• **Exercise description**
Repeat exactly what appears from the opening line of the listing to the line with "piece.data.set_sharp_from_angle(angle=math.radians(angle))", inclusive.

• **Data section**
☆ ☆ ☆

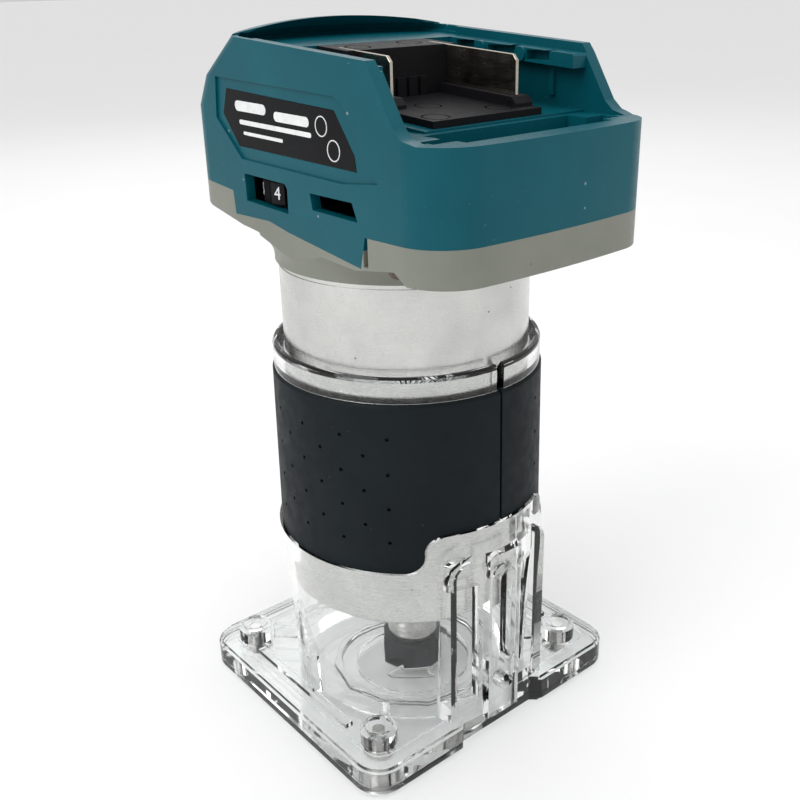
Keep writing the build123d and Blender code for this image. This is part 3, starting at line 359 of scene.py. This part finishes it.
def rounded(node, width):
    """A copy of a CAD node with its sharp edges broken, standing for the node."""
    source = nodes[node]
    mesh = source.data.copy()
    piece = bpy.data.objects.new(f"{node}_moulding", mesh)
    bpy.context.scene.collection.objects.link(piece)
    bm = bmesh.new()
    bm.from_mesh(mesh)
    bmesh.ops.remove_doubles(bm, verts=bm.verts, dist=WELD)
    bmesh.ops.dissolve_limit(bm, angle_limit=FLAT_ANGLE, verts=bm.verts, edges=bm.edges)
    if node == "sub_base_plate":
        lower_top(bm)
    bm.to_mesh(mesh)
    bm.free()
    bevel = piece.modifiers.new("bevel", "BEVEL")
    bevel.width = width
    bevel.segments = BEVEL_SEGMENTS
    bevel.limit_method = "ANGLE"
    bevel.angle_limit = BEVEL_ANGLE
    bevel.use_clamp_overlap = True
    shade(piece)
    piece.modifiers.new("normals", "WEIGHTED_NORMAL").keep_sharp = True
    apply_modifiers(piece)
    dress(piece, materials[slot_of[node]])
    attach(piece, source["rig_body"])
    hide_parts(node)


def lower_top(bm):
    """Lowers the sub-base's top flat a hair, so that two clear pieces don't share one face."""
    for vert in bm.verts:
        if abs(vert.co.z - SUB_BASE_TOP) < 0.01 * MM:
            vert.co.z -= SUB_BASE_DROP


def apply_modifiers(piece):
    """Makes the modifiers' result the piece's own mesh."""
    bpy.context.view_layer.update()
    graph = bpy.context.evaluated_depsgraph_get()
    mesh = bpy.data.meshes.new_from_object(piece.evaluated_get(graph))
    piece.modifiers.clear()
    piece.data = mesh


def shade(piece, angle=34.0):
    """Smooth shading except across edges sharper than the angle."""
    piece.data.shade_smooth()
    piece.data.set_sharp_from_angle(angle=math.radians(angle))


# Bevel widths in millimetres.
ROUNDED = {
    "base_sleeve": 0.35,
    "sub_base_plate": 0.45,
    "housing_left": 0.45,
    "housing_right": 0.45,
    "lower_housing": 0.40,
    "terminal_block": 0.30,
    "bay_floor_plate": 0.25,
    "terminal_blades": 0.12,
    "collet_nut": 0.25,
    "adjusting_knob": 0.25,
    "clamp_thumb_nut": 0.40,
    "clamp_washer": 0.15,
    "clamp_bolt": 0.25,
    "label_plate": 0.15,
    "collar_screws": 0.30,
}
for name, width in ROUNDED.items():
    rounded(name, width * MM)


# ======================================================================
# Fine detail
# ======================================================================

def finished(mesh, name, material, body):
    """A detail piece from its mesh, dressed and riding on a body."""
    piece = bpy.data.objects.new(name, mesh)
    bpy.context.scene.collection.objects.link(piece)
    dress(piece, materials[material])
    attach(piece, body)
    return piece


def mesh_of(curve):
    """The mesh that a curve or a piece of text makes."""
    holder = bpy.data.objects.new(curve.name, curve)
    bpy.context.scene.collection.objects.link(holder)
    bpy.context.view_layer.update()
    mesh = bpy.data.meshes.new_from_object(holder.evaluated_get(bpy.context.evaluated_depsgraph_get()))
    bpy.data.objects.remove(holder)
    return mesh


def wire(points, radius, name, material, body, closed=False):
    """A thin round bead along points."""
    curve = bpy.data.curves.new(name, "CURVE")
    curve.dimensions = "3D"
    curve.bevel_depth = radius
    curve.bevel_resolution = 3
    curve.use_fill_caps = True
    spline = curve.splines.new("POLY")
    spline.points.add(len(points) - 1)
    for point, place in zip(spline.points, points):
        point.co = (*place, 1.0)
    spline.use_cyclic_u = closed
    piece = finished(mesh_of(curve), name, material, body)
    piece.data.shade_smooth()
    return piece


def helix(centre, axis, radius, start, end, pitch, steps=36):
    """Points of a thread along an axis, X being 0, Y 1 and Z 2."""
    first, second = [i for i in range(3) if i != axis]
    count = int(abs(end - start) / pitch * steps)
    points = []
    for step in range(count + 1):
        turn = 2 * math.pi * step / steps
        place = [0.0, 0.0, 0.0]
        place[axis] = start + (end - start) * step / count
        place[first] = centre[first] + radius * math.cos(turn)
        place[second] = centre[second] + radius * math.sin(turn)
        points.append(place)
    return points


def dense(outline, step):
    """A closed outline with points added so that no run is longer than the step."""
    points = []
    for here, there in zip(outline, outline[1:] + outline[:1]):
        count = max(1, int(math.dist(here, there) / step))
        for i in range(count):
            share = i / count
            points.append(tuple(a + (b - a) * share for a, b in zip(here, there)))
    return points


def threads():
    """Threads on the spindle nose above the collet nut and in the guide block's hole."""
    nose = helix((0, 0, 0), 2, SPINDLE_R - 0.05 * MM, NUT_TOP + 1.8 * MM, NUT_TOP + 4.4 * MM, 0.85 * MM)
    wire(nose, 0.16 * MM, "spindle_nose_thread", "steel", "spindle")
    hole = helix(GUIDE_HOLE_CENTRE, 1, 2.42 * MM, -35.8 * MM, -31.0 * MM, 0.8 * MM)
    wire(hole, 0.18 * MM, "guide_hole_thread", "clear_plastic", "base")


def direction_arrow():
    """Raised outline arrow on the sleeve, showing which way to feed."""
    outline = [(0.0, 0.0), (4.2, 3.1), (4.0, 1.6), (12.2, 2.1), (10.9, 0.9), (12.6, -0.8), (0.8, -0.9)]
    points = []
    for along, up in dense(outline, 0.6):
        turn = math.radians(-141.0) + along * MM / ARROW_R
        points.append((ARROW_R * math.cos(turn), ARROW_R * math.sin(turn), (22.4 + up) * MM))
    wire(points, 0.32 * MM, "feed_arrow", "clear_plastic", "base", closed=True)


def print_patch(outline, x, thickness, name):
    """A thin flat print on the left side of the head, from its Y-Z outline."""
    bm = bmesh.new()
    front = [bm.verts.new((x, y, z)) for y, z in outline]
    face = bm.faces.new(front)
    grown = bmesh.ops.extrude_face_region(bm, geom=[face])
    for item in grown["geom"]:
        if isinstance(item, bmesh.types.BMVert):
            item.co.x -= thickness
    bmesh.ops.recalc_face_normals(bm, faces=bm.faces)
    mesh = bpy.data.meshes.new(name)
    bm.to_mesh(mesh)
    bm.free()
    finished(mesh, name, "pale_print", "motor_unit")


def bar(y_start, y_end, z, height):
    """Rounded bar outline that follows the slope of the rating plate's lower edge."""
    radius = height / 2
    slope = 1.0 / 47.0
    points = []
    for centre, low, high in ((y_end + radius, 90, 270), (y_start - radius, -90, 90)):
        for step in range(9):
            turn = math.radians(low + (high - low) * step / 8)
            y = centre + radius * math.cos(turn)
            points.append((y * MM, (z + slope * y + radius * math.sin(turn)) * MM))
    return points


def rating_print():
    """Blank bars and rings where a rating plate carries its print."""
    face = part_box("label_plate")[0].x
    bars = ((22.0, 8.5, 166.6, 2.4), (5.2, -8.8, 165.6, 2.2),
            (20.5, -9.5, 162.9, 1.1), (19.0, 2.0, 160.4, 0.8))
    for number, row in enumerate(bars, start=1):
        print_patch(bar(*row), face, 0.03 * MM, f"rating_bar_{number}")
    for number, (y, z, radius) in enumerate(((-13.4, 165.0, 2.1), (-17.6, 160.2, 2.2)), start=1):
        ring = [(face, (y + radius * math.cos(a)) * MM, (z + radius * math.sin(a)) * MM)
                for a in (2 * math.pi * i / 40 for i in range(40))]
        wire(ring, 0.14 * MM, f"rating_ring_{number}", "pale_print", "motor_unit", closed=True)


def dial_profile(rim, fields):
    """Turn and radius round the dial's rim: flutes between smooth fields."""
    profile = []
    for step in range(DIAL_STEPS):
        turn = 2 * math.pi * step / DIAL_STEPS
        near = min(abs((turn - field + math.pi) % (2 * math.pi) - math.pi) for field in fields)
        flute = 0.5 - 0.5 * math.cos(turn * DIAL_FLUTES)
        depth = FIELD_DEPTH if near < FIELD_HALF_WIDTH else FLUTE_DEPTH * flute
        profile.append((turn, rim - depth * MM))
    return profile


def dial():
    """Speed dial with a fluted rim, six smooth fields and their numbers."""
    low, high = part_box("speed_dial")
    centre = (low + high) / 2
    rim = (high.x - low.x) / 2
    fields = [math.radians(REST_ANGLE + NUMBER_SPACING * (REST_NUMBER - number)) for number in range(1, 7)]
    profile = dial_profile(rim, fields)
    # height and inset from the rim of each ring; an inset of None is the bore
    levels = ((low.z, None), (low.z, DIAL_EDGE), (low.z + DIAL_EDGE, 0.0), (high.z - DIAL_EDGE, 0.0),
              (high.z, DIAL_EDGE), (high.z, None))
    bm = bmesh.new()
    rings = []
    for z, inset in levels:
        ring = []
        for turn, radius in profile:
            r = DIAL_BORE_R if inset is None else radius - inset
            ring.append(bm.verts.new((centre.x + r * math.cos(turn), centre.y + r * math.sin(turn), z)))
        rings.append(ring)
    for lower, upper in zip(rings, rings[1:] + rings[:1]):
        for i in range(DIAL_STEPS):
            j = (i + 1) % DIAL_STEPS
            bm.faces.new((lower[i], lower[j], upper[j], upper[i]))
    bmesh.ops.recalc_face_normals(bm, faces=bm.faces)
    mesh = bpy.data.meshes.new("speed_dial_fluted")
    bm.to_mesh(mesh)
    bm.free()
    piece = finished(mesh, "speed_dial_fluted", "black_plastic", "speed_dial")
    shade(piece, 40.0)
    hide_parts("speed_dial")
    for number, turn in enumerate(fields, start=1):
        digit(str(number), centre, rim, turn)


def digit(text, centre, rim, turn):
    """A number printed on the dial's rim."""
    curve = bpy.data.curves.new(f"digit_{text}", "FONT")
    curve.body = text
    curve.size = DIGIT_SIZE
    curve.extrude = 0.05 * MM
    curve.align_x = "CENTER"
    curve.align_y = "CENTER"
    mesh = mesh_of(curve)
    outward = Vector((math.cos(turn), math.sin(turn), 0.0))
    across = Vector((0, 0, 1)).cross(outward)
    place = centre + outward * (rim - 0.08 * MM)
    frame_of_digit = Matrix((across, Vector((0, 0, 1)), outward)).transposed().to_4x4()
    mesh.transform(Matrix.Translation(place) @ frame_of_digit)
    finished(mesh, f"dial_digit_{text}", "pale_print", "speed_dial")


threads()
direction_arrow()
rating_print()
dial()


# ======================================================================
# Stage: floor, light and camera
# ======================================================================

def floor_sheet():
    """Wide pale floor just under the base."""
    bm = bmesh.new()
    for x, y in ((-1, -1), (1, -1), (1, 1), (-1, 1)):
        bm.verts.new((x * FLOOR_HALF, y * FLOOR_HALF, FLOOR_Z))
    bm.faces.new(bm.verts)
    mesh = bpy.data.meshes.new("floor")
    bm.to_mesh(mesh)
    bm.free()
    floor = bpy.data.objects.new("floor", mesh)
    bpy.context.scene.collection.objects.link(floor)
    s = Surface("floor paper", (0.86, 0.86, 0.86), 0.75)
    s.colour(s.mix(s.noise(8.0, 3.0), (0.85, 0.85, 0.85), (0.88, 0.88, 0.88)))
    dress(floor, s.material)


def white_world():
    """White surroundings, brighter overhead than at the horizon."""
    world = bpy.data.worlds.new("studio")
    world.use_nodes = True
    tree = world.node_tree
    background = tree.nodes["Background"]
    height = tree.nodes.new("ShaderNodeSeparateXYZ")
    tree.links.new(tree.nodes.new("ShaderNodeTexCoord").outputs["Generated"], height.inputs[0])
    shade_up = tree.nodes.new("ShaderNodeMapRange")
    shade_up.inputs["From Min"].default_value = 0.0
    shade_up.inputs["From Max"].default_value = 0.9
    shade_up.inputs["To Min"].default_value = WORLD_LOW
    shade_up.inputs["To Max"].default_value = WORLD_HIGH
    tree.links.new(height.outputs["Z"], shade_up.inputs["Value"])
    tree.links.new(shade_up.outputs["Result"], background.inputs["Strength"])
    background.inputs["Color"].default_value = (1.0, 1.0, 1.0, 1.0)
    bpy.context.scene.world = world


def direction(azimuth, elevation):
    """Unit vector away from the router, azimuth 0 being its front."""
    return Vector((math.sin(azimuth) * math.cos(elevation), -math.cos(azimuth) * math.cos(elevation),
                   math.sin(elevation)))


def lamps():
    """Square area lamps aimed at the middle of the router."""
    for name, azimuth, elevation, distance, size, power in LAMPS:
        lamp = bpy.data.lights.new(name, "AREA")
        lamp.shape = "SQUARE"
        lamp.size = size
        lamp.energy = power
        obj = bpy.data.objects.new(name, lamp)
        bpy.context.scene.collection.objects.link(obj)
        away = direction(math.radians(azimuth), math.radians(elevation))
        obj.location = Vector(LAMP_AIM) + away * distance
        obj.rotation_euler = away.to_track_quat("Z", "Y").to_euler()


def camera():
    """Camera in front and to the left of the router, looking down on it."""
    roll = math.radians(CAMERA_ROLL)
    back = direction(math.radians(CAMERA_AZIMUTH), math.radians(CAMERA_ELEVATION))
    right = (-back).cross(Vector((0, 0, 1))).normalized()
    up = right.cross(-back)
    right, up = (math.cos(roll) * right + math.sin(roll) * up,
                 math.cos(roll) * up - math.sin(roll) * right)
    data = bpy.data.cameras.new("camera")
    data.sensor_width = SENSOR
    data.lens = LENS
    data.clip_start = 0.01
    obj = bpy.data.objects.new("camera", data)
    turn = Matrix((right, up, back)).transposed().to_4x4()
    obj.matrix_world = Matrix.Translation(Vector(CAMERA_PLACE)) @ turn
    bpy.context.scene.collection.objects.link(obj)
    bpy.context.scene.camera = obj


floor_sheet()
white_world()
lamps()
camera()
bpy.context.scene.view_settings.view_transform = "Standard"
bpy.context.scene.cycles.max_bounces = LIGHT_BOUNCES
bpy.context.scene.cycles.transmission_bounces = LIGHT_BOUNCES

☆ ☆ ☆

• **Output of the exercise**
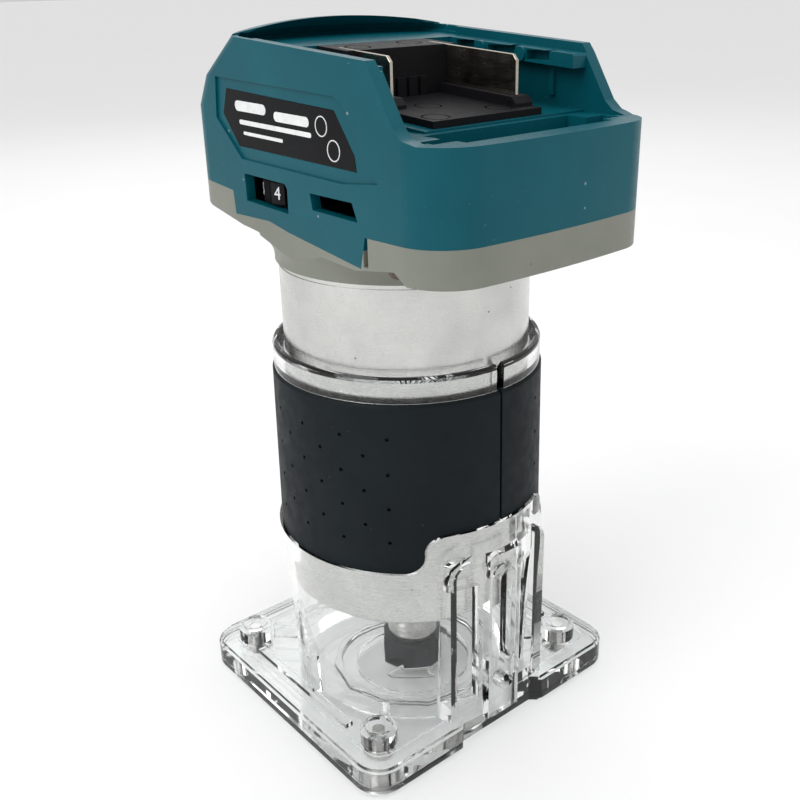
Keep writing the build123d and Blender code for this image. This is part 3, starting at line 359 of scene.py. This part finishes it.
def rounded(node, width):
    """A copy of a CAD node with its sharp edges broken, standing for the node."""
    source = nodes[node]
    mesh = source.data.copy()
    piece = bpy.data.objects.new(f"{node}_moulding", mesh)
    bpy.context.scene.collection.objects.link(piece)
    bm = bmesh.new()
    bm.from_mesh(mesh)
    bmesh.ops.remove_doubles(bm, verts=bm.verts, dist=WELD)
    bmesh.ops.dissolve_limit(bm, angle_limit=FLAT_ANGLE, verts=bm.verts, edges=bm.edges)
    if node == "sub_base_plate":
        lower_top(bm)
    bm.to_mesh(mesh)
    bm.free()
    bevel = piece.modifiers.new("bevel", "BEVEL")
    bevel.width = width
    bevel.segments = BEVEL_SEGMENTS
    bevel.limit_method = "ANGLE"
    bevel.angle_limit = BEVEL_ANGLE
    bevel.use_clamp_overlap = True
    shade(piece)
    piece.modifiers.new("normals", "WEIGHTED_NORMAL").keep_sharp = True
    apply_modifiers(piece)
    dress(piece, materials[slot_of[node]])
    attach(piece, source["rig_body"])
    hide_parts(node)


def lower_top(bm):
    """Lowers the sub-base's top flat a hair, so that two clear pieces don't share one face."""
    for vert in bm.verts:
        if abs(vert.co.z - SUB_BASE_TOP) < 0.01 * MM:
            vert.co.z -= SUB_BASE_DROP


def apply_modifiers(piece):
    """Makes the modifiers' result the piece's own mesh."""
    bpy.context.view_layer.update()
    graph = bpy.context.evaluated_depsgraph_get()
    mesh = bpy.data.meshes.new_from_object(piece.evaluated_get(graph))
    piece.modifiers.clear()
    piece.data = mesh


def shade(piece, angle=34.0):
    """Smooth shading except across edges sharper than the angle."""
    piece.data.shade_smooth()
    piece.data.set_sharp_from_angle(angle=math.radians(angle))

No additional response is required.